A mother is outraged after council chiefs removed her deceased son’s star-shaped headstone following a complaint from another family who claimed it wasn’t “in keeping” with the rest of the cemetery.
Max Corbett-Gardener was just 4 years old when he passed away after complications from his severe epilepsy. His mother, Jo Corbett-Weeks, 42, saved up $4,580 to design a specially-made headstone featuring a teddy bear holding a star inscribed with a tribute to her son, the Daily Mail reports.
The heartfelt memorial was erected on Max’s grave to commemorate what would have been the boy’s seventh birthday on May 31. But three days later, the headstone was removed from Great Malvern Cemetery by council chiefs in Worcestershire.
“It would have been Max's seventh birthday on the Sunday, and this was like a birthday present to him from me,” Corbett-Weeks, who has two other children ages 16 and 5, told BBC. “I chose a star-shaped stone because I wanted something suitable for Max - something personal.
“This stone is just so perfect for my poor little chap," she added.
A family had complained to the Malvern Town Council that the headstone was not “in keeping” with the rest of the cemetery. Corbett-Weeks says the stone was then removed without her knowledge or consent and she is demanding that it be reinstated.
“I was totally unaware this was going on. The council did not contact me and it was the stonemason who told me he'd been ordered to remove it,” Corbett-Weeks explained. “I feel upset, distressed and angry. We have been through so much as a family. I could understand if the grave was uncared for or unsightly, but it isn't.
“The headstone meant a lot to me and the family but now we are fighting to have it put back," she said. "It's a horrible situation. We just want to have somewhere to grieve.”

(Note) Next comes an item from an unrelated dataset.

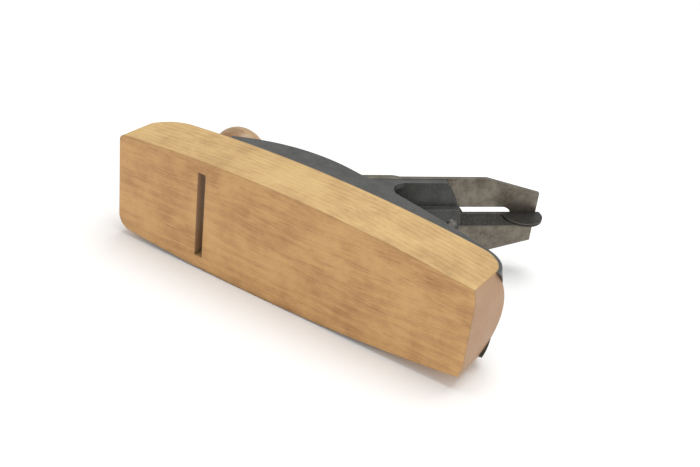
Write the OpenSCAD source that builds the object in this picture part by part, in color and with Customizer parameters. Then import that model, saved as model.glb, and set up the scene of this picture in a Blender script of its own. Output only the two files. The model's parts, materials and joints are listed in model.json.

The memorial was placed in the adult area of the cemetery, where Corbett-Weeks had her son buried so that he could be close to other family members.
The council said that if the application for the stone had been received within the usual time frame, they would not have given the stonemason permission to install it in the first place. They added that had the star-shaped headstone been installed at the children’s area of the cemetery, it would have been allowed.
“We have a conformity of shapes in our lawn cemetery. We were contacted by people who objected to the shape,” a Malvern Town Council spokesman explained to BBC. “The longer it stayed up, the harder the process would have been.
“It was a very difficult decision to remove it but one we had to make straight away," the spokesman said.
The council added that the complaint was not so much about the shape of the headstone as it was about following protocol.
'It wasn't necessarily an objection to the shape but why we appeared to be applying one rule to one family and other rules to another,” the spokesman continued. “The stonemason in this situation did not have permission to put the stone up - and the stone is not in keeping with the graves in that area.
“By not following the correct process he has caused considerable distress to both families," the spokesman concluded.
The council is arranging a meeting with Corbett-Weeks to discuss a new design for her son’s headstone.